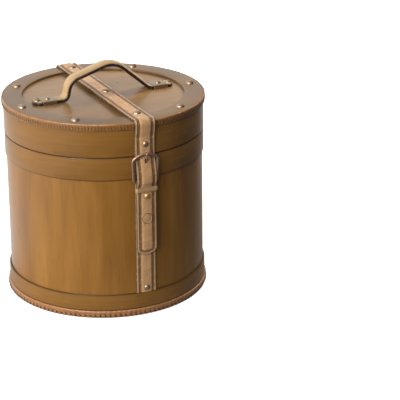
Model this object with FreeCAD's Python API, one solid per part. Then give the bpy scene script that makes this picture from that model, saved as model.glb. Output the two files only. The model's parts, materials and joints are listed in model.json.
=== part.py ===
import FreeCAD, Part
import math
import os

# Round hat box in bentwood veneer: hinged lid, strap, buckled flap and leather handle.
# Millimetres. The origin is the centre of the underside, +Z is up, the flap is at -Y,
# and the handle runs along X.

V = FreeCAD.Vector
UP = V(0, 0, 1)
FRONT = V(0, -1, 0)
BACK = V(0, 1, 0)

# Shell
lid_radius = 148.0           # outside of the lid's skirt
total_height = 297.9         # floor to the raised ring of the lid
lid_depth = 51.2             # parting line to the raised ring
skirt_wall = 3.0
tub_wall = 3.0
lid_overhang = 2.1           # the tub's wall stands in from the skirt by this
collar_thickness = 2.0
collar_height = 34.3
foot_thickness = 2.6
foot_height = 35.8
floor_gap = 0.3              # foot band and hem stay off the floor by this
base_thickness = 6.0
neck_thickness = 2.8
neck_rise = 10.0             # stands up inside the lid
neck_depth = 30.0            # glued inside the tub's wall
lining_thickness = 0.8
ring_width = 28.5
ring_rise = 3.7
panel_thickness = 4.0
hem_thickness = 2.2
hem_height = 11.0
hem_round = 2.0

# Straps
strap_width = 31.0
strap_thickness = 3.0
strap_bend = 5.0             # outer radius of the strap where it turns over the rim
flap_slack = 0.2             # air between the skirt and the straps that lie on it
lid_hinge_gap = 4.0          # strap solids stop this far from the lid's hinge line
back_strap_length = 92.0     # below the parting line
flap_hinge_rise = 11.3       # hinge line of the flap above the parting line
flap_hinge_gap = 3.0
lower_strap_top = 41.0       # below the parting line

# Flap and buckle, heights from the parting line
stack_gap = 0.3              # air between the flap's pieces and the lower strap
bar_drop = 38.2
bar_radius = 1.7
frame_margin = 4.1           # from the strap's edge to the middle of the side bar, at the top
frame_taper = 2.0            # the heel bar is this much shorter at each end
frame_offset = 1.0           # the buckle sits this far left of the strap's middle
frame_height = 34.8          # heel bar to the top corners
frame_arch = 9.5             # corners to the peak of the top bar, before it is rounded
frame_corner = 5.0
hole_drop = 9.2
hole_width = 3.4
hole_length = 12.0
prong_radius = 1.2
prong_width = 3.0
chape_inset = 3.5            # the chape is narrower than the strap by this at each edge
chape_thickness = 0.8
chape_slot = 4.0
keeper_drop = 50.2
keeper_height = 8.2
keeper_thickness = 1.0
keeper_slack = 0.2
chape_rivet_drop = 60.4
disc_drop = 94.4
disc_radius = 7.5
disc_height = 1.5
magnet_radius = 6.0
magnet_gap = 0.4
plate_thickness = 0.8
tip_drop = 150.2
tip_depth = 9.0              # of the flap's blunt round end

# Handle
handle_width = 24.0
handle_thickness = 4.5
handle_margin = 8.5          # between the handle's tips and the raised ring
foot_length = 36.0
arch_height = 45.4           # underside of the arch above the recessed panel
saddle_length = 22.0
saddle_inset = 12.0          # strap end that shows beyond the saddle
saddle_thickness = 1.2
saddle_slack = 0.2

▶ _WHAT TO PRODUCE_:
Copy the material above back out, exactly as written.

▶ _ANSWER FOR THIS EXERCISE_:
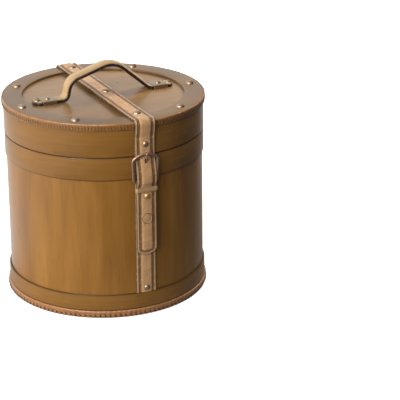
Model this object with FreeCAD's Python API, one solid per part. Then give the bpy scene script that makes this picture from that model, saved as model.glb. Output the two files only. The model's parts, materials and joints are listed in model.json.
=== part.py ===
import FreeCAD, Part
import math
import os

# Round hat box in bentwood veneer: hinged lid, strap, buckled flap and leather handle.
# Millimetres. The origin is the centre of the underside, +Z is up, the flap is at -Y,
# and the handle runs along X.

V = FreeCAD.Vector
UP = V(0, 0, 1)
FRONT = V(0, -1, 0)
BACK = V(0, 1, 0)

# Shell
lid_radius = 148.0           # outside of the lid's skirt
total_height = 297.9         # floor to the raised ring of the lid
lid_depth = 51.2             # parting line to the raised ring
skirt_wall = 3.0
tub_wall = 3.0
lid_overhang = 2.1           # the tub's wall stands in from the skirt by this
collar_thickness = 2.0
collar_height = 34.3
foot_thickness = 2.6
foot_height = 35.8
floor_gap = 0.3              # foot band and hem stay off the floor by this
base_thickness = 6.0
neck_thickness = 2.8
neck_rise = 10.0             # stands up inside the lid
neck_depth = 30.0            # glued inside the tub's wall
lining_thickness = 0.8
ring_width = 28.5
ring_rise = 3.7
panel_thickness = 4.0
hem_thickness = 2.2
hem_height = 11.0
hem_round = 2.0

# Straps
strap_width = 31.0
strap_thickness = 3.0
strap_bend = 5.0             # outer radius of the strap where it turns over the rim
flap_slack = 0.2             # air between the skirt and the straps that lie on it
lid_hinge_gap = 4.0          # strap solids stop this far from the lid's hinge line
back_strap_length = 92.0     # below the parting line
flap_hinge_rise = 11.3       # hinge line of the flap above the parting line
flap_hinge_gap = 3.0
lower_strap_top = 41.0       # below the parting line

# Flap and buckle, heights from the parting line
stack_gap = 0.3              # air between the flap's pieces and the lower strap
bar_drop = 38.2
bar_radius = 1.7
frame_margin = 4.1           # from the strap's edge to the middle of the side bar, at the top
frame_taper = 2.0            # the heel bar is this much shorter at each end
frame_offset = 1.0           # the buckle sits this far left of the strap's middle
frame_height = 34.8          # heel bar to the top corners
frame_arch = 9.5             # corners to the peak of the top bar, before it is rounded
frame_corner = 5.0
hole_drop = 9.2
hole_width = 3.4
hole_length = 12.0
prong_radius = 1.2
prong_width = 3.0
chape_inset = 3.5            # the chape is narrower than the strap by this at each edge
chape_thickness = 0.8
chape_slot = 4.0
keeper_drop = 50.2
keeper_height = 8.2
keeper_thickness = 1.0
keeper_slack = 0.2
chape_rivet_drop = 60.4
disc_drop = 94.4
disc_radius = 7.5
disc_height = 1.5
magnet_radius = 6.0
magnet_gap = 0.4
plate_thickness = 0.8
tip_drop = 150.2
tip_depth = 9.0              # of the flap's blunt round end

# Handle
handle_width = 24.0
handle_thickness = 4.5
handle_margin = 8.5          # between the handle's tips and the raised ring
foot_length = 36.0
arch_height = 45.4           # underside of the arch above the recessed panel
saddle_length = 22.0
saddle_inset = 12.0          # strap end that shows beyond the saddle
saddle_thickness = 1.2
saddle_slack = 0.2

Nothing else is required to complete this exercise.